TASK BRIEF:
Extract exactly the run of lines starting at the line that holds "for name, built" and ending at the line that holds "obj.parent = None", both included.

——

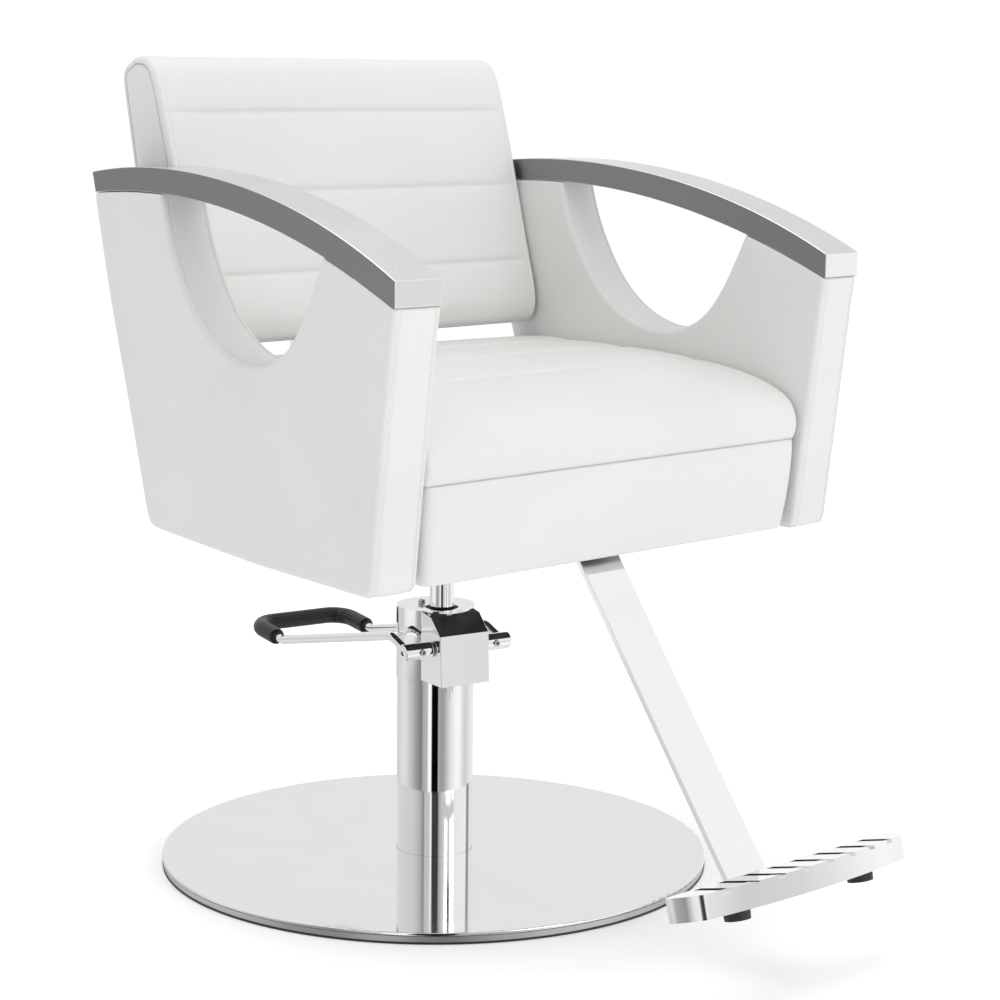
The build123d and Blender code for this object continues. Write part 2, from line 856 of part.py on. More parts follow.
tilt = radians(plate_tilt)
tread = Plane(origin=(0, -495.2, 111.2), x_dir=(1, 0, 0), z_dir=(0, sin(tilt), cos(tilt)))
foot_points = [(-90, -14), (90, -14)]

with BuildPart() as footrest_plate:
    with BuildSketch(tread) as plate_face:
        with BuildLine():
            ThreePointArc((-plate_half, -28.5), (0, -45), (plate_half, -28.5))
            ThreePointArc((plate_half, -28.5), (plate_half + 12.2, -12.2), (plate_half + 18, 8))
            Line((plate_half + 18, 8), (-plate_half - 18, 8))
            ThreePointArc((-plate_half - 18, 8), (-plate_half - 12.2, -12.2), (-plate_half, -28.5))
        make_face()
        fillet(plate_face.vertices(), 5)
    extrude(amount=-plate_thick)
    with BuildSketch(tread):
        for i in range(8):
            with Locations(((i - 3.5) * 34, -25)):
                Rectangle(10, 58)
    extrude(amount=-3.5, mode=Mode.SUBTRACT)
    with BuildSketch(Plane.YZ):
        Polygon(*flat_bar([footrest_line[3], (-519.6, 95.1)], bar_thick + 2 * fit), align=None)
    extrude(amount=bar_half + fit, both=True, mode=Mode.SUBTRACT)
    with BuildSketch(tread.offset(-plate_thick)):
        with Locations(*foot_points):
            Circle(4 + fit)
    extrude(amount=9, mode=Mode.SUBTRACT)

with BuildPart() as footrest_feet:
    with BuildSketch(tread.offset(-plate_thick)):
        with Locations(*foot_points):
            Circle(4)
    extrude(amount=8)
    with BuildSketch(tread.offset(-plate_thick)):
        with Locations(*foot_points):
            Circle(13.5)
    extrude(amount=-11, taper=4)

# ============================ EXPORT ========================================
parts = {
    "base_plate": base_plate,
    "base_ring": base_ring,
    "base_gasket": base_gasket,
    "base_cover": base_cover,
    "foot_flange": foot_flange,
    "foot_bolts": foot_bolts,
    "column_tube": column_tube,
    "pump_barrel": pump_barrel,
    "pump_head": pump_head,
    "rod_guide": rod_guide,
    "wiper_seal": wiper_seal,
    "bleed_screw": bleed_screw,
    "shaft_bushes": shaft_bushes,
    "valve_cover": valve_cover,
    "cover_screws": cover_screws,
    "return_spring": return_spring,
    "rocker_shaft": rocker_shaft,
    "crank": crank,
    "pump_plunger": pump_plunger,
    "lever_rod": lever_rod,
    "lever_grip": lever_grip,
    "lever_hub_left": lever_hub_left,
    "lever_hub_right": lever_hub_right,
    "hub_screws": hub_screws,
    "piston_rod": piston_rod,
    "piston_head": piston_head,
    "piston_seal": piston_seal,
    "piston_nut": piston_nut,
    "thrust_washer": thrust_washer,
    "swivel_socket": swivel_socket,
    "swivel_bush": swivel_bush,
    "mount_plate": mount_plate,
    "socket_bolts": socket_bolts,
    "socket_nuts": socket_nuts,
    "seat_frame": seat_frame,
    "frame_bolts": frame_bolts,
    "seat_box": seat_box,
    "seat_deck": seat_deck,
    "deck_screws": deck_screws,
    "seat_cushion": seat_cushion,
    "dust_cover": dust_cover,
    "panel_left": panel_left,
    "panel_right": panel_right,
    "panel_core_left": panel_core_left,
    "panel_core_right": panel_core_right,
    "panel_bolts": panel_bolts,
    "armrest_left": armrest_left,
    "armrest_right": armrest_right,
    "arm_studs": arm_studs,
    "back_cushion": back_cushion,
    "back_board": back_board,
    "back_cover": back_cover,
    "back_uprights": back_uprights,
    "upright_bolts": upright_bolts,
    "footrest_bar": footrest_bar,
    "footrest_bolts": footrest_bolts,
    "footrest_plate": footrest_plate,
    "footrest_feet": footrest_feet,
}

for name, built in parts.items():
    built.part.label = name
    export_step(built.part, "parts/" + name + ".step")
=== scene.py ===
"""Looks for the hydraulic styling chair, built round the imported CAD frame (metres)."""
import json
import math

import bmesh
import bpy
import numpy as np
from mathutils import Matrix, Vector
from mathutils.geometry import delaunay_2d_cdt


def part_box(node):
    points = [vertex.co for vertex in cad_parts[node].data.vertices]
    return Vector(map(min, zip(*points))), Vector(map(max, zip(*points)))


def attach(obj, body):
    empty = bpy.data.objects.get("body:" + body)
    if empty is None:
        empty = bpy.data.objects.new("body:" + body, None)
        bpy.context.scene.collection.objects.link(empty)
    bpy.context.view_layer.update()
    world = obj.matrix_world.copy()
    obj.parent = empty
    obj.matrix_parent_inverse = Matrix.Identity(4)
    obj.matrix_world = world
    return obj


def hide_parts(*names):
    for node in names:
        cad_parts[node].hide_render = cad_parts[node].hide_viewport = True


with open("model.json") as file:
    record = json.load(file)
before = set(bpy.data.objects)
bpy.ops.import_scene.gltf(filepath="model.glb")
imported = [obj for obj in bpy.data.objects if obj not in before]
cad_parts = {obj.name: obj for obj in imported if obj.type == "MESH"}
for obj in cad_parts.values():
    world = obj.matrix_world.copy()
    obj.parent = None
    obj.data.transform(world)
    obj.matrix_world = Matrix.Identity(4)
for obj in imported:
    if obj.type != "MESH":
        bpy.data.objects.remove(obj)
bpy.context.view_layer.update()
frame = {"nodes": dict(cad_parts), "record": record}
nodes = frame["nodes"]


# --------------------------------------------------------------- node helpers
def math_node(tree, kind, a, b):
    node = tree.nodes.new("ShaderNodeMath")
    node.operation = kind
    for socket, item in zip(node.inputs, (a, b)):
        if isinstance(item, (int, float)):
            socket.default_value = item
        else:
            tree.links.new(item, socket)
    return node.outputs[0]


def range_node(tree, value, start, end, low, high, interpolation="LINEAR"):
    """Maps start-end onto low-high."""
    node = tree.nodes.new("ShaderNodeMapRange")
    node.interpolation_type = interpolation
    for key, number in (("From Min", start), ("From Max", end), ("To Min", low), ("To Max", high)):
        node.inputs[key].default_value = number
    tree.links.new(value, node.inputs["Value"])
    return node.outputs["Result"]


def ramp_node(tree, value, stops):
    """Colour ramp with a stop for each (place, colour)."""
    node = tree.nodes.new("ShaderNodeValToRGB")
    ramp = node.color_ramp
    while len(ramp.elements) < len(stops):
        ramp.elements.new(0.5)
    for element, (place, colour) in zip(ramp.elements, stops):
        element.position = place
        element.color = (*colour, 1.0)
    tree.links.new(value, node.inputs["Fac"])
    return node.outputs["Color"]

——

COMPLETED EXERCISE:
for name, built in parts.items():
    built.part.label = name
    export_step(built.part, "parts/" + name + ".step")
=== scene.py ===
"""Looks for the hydraulic styling chair, built round the imported CAD frame (metres)."""
import json
import math

import bmesh
import bpy
import numpy as np
from mathutils import Matrix, Vector
from mathutils.geometry import delaunay_2d_cdt


def part_box(node):
    points = [vertex.co for vertex in cad_parts[node].data.vertices]
    return Vector(map(min, zip(*points))), Vector(map(max, zip(*points)))


def attach(obj, body):
    empty = bpy.data.objects.get("body:" + body)
    if empty is None:
        empty = bpy.data.objects.new("body:" + body, None)
        bpy.context.scene.collection.objects.link(empty)
    bpy.context.view_layer.update()
    world = obj.matrix_world.copy()
    obj.parent = empty
    obj.matrix_parent_inverse = Matrix.Identity(4)
    obj.matrix_world = world
    return obj


def hide_parts(*names):
    for node in names:
        cad_parts[node].hide_render = cad_parts[node].hide_viewport = True


with open("model.json") as file:
    record = json.load(file)
before = set(bpy.data.objects)
bpy.ops.import_scene.gltf(filepath="model.glb")
imported = [obj for obj in bpy.data.objects if obj not in before]
cad_parts = {obj.name: obj for obj in imported if obj.type == "MESH"}
for obj in cad_parts.values():
    world = obj.matrix_world.copy()
    obj.parent = None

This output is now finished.